* _Problem_
Gather all lines with the word "bends" in them.

[Entries with parts and joints]
----
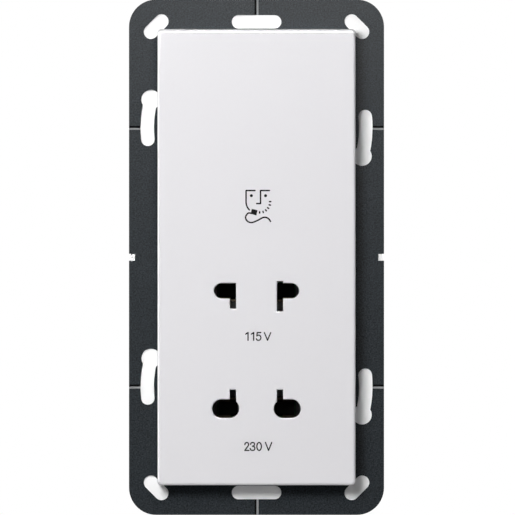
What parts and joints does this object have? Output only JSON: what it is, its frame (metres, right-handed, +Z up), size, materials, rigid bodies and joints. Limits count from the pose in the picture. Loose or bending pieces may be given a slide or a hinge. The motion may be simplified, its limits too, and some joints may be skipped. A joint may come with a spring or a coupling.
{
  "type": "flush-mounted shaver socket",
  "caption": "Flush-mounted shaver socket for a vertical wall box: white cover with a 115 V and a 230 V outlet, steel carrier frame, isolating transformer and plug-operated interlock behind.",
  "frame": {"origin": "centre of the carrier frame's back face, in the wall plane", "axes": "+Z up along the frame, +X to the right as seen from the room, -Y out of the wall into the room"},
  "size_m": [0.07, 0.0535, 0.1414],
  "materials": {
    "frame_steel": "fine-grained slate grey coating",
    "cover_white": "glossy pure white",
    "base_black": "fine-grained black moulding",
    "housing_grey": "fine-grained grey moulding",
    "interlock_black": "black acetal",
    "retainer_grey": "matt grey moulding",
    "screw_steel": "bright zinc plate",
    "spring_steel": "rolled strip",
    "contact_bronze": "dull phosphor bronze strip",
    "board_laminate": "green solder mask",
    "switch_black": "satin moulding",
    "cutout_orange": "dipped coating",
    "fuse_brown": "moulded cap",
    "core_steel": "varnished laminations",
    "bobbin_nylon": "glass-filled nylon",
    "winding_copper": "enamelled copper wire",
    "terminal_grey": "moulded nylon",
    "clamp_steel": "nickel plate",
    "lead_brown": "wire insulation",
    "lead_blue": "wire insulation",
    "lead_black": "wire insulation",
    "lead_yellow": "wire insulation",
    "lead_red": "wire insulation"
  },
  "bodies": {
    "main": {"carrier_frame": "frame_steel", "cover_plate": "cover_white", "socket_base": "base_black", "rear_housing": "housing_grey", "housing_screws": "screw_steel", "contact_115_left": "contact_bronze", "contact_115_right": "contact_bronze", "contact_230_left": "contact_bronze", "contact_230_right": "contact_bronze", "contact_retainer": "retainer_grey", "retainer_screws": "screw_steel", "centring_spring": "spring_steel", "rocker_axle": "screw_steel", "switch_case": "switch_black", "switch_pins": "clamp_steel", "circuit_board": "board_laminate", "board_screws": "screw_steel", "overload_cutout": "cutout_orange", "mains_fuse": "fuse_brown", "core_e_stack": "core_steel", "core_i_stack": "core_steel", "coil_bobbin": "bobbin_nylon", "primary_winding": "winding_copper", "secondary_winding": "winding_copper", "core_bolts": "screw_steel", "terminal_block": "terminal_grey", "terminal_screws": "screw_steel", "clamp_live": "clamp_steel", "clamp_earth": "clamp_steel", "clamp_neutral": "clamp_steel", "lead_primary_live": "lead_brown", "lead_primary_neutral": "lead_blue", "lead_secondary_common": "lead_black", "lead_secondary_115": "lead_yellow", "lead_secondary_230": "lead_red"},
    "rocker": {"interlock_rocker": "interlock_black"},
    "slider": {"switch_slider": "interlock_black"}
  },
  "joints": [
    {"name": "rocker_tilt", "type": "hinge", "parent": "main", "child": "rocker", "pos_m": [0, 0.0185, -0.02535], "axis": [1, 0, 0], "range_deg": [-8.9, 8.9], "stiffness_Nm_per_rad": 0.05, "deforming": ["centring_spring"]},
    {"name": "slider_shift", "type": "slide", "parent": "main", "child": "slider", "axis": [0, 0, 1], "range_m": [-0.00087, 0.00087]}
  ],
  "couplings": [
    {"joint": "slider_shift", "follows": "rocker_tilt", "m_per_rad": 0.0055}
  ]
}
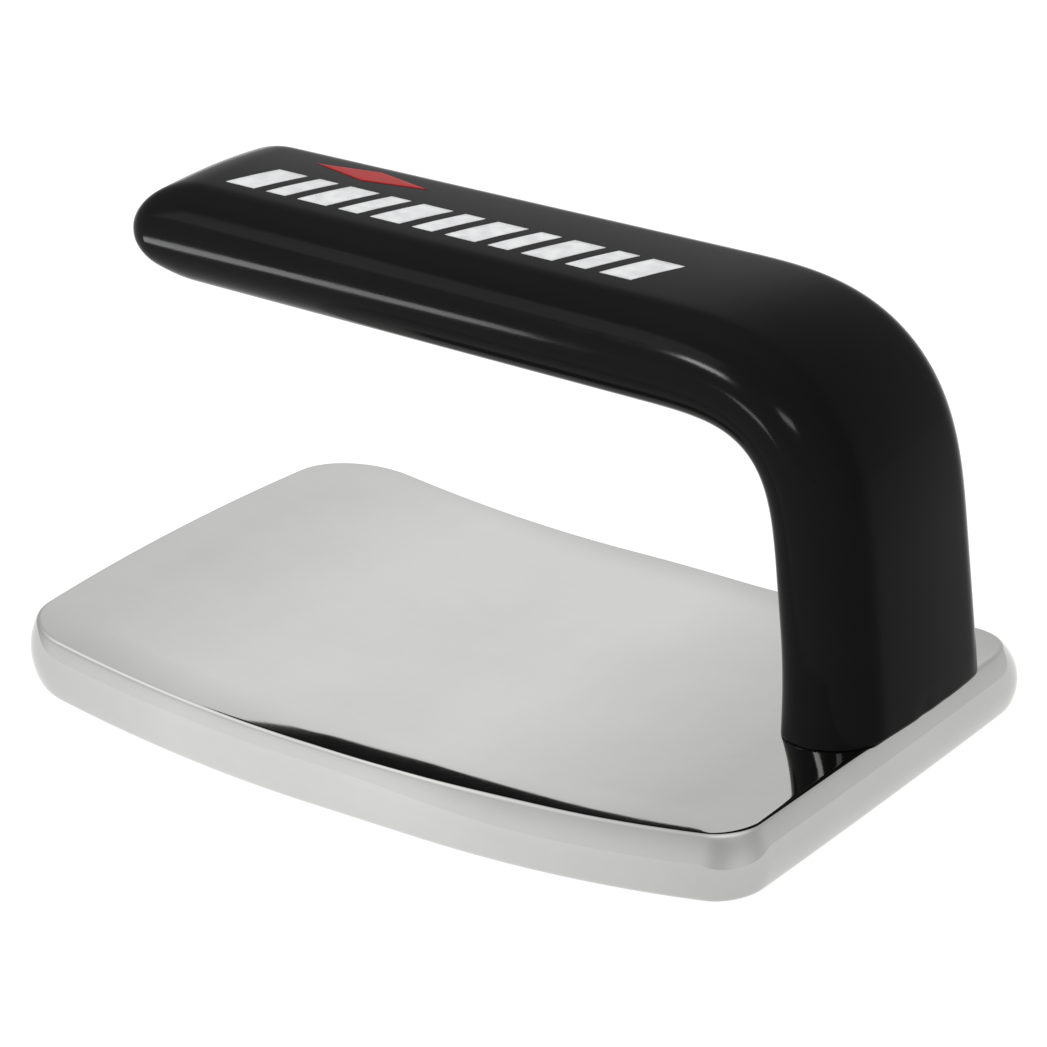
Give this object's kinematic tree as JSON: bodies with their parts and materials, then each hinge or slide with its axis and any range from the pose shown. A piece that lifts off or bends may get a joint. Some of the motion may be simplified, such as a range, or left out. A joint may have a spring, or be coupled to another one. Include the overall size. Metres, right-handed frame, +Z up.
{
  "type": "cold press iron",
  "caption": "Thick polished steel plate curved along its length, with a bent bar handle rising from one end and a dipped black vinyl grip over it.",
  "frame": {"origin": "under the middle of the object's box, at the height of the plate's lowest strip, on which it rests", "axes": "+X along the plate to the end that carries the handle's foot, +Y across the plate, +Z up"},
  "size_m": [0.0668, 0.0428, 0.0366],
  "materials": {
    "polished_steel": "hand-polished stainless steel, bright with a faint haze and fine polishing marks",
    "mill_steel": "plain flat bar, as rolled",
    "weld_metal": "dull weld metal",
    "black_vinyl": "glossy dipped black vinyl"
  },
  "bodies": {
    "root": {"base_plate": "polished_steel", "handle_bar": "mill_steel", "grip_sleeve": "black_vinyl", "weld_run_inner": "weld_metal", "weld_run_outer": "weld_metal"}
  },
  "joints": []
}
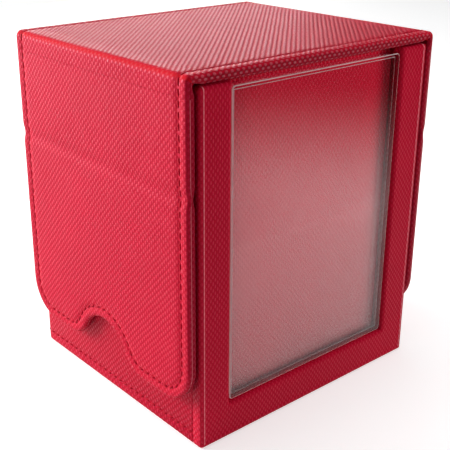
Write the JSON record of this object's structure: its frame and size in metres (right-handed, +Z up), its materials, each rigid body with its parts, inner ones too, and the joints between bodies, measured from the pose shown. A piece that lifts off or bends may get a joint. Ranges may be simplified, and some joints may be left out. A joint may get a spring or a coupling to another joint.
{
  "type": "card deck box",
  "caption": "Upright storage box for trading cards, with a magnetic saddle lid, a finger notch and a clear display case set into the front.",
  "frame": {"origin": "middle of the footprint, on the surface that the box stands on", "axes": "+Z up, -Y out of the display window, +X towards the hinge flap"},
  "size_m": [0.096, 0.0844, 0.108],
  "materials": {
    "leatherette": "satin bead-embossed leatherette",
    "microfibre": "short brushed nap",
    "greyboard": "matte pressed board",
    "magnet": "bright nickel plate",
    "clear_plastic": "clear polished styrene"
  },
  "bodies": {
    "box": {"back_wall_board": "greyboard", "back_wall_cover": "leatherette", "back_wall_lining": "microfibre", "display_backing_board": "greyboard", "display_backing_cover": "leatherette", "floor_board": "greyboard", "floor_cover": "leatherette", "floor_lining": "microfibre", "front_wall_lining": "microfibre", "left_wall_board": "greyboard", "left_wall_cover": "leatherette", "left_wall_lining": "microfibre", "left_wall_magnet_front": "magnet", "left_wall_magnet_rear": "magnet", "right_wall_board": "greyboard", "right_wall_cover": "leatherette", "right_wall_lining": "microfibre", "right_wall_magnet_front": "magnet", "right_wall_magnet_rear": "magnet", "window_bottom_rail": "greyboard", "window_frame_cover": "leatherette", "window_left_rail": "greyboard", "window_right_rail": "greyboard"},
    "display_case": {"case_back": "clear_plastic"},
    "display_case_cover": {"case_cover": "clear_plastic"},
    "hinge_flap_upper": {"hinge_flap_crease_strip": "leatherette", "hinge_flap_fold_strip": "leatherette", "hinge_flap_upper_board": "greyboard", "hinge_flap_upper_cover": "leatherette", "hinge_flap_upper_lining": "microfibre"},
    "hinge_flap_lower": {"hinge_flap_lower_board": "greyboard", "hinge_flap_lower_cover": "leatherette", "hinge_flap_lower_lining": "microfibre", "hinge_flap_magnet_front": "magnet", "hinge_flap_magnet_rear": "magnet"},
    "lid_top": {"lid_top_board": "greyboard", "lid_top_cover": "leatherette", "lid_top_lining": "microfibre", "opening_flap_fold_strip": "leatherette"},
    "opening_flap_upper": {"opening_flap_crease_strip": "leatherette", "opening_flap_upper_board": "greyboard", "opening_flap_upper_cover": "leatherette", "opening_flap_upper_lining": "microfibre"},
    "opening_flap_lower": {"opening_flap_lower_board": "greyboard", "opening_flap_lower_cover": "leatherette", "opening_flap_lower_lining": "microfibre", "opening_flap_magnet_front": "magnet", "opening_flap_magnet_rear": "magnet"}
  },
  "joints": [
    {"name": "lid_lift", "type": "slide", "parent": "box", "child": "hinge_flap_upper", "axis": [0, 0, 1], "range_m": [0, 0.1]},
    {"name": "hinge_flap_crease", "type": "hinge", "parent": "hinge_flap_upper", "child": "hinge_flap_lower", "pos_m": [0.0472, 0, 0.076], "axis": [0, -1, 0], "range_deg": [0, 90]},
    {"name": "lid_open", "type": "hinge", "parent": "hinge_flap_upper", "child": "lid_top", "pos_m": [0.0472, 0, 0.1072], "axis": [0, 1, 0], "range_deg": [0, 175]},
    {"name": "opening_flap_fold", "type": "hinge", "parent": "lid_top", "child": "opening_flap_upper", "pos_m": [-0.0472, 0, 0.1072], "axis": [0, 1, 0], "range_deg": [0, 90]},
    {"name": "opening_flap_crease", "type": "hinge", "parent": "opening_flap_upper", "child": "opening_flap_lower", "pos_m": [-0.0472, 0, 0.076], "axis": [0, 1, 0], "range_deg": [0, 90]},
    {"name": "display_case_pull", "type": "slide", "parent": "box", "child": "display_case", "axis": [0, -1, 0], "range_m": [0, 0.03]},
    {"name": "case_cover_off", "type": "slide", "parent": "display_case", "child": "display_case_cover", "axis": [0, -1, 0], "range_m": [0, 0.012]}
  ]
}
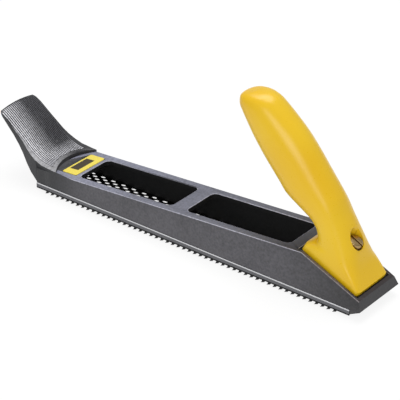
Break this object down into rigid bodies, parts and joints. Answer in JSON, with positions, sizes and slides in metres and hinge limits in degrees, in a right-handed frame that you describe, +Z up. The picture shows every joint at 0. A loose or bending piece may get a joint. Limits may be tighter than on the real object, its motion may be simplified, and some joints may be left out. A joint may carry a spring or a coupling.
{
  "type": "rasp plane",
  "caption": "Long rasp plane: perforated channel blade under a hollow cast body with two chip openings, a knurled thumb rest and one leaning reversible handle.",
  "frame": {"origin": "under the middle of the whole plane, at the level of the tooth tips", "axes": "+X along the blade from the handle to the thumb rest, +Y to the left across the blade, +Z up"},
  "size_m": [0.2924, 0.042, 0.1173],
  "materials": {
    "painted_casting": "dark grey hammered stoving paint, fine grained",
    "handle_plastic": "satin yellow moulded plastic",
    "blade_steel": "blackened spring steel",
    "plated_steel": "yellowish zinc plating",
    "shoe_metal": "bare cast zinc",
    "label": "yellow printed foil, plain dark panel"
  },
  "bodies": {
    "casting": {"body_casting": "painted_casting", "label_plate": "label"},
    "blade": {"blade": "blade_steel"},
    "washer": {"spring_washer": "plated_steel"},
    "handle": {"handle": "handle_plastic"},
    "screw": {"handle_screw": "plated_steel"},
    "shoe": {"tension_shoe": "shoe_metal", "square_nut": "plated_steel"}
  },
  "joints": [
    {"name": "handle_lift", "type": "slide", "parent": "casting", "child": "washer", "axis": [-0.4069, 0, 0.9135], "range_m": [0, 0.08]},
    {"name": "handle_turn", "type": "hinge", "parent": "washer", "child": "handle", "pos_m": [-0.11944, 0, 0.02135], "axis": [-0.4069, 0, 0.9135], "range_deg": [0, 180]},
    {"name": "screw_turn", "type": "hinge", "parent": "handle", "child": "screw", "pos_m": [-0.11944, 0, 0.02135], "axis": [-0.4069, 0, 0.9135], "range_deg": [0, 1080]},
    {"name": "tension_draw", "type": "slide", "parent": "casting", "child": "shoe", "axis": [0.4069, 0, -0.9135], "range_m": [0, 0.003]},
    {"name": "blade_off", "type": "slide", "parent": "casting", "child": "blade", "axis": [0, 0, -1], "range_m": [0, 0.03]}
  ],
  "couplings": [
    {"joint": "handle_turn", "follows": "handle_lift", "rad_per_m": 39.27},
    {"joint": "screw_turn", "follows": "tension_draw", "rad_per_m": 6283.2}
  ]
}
----
* _Written answer_
Give this object's kinematic tree as JSON: bodies with their parts and materials, then each hinge or slide with its axis and any range from the pose shown. A piece that lifts off or bends may get a joint. Some of the motion may be simplified, such as a range, or left out. A joint may have a spring, or be coupled to another one. Include the overall size. Metres, right-handed frame, +Z up.
Write the JSON record of this object's structure: its frame and size in metres (right-handed, +Z up), its materials, each rigid body with its parts, inner ones too, and the joints between bodies, measured from the pose shown. A piece that lifts off or bends may get a joint. Ranges may be simplified, and some joints may be left out. A joint may get a spring or a coupling to another joint.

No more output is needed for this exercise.